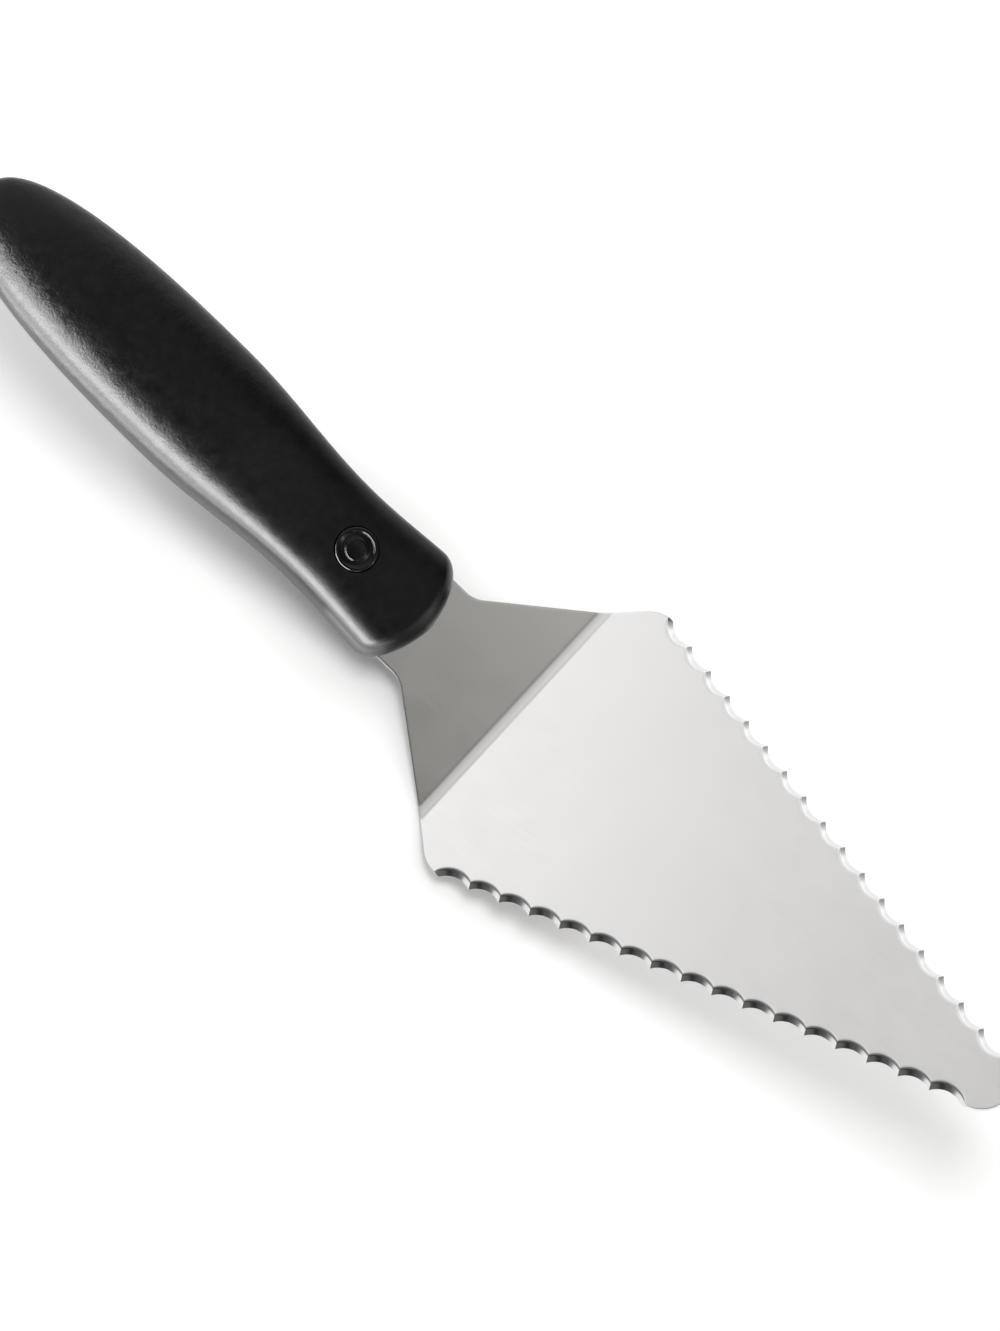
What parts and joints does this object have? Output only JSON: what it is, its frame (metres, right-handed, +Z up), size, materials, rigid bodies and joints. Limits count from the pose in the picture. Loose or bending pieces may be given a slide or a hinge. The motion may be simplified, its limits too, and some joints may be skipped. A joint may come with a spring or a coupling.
{
  "type": "cake server",
  "caption": "Cake server: flat tapering steel blade with ground scallops along both edges and a round nose, bent up at the heel into a neck that runs into a moulded black grip.",
  "frame": {"origin": "on the table, under the middle of the server's length and width", "axes": "+Z up as it rests, +X along its length from the handle to the blade's nose, Y across the blade"},
  "size_m": [0.2356, 0.0616, 0.0389],
  "materials": {
    "steel": "polished, with fine brushing along the blade",
    "grip": "satin with a fine moulded grain",
    "disc": "gloss"
  },
  "bodies": {
    "root": {"blade": "steel", "handle": "grip", "disc": "disc"}
  },
  "joints": []
}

____

#### Written task
Extract, word for word, each line of the listing above.

#### Response for this exercise
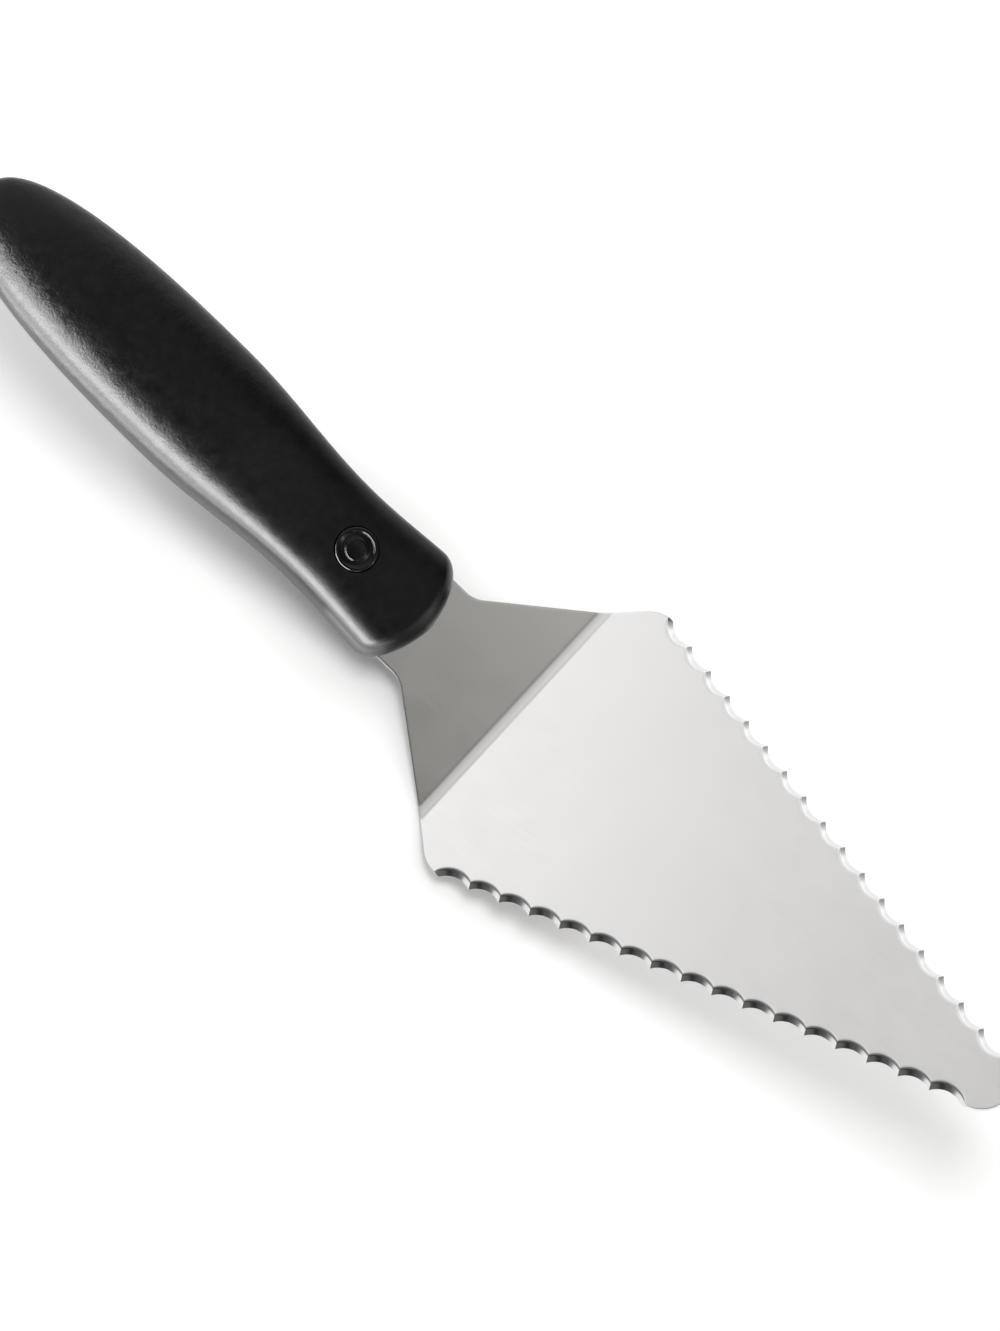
What parts and joints does this object have? Output only JSON: what it is, its frame (metres, right-handed, +Z up), size, materials, rigid bodies and joints. Limits count from the pose in the picture. Loose or bending pieces may be given a slide or a hinge. The motion may be simplified, its limits too, and some joints may be skipped. A joint may come with a spring or a coupling.
{
  "type": "cake server",
  "caption": "Cake server: flat tapering steel blade with ground scallops along both edges and a round nose, bent up at the heel into a neck that runs into a moulded black grip.",
  "frame": {"origin": "on the table, under the middle of the server's length and width", "axes": "+Z up as it rests, +X along its length from the handle to the blade's nose, Y across the blade"},
  "size_m": [0.2356, 0.0616, 0.0389],
  "materials": {
    "steel": "polished, with fine brushing along the blade",
    "grip": "satin with a fine moulded grain",
    "disc": "gloss"
  },
  "bodies": {
    "root": {"blade": "steel", "handle": "grip", "disc": "disc"}
  },
  "joints": []
}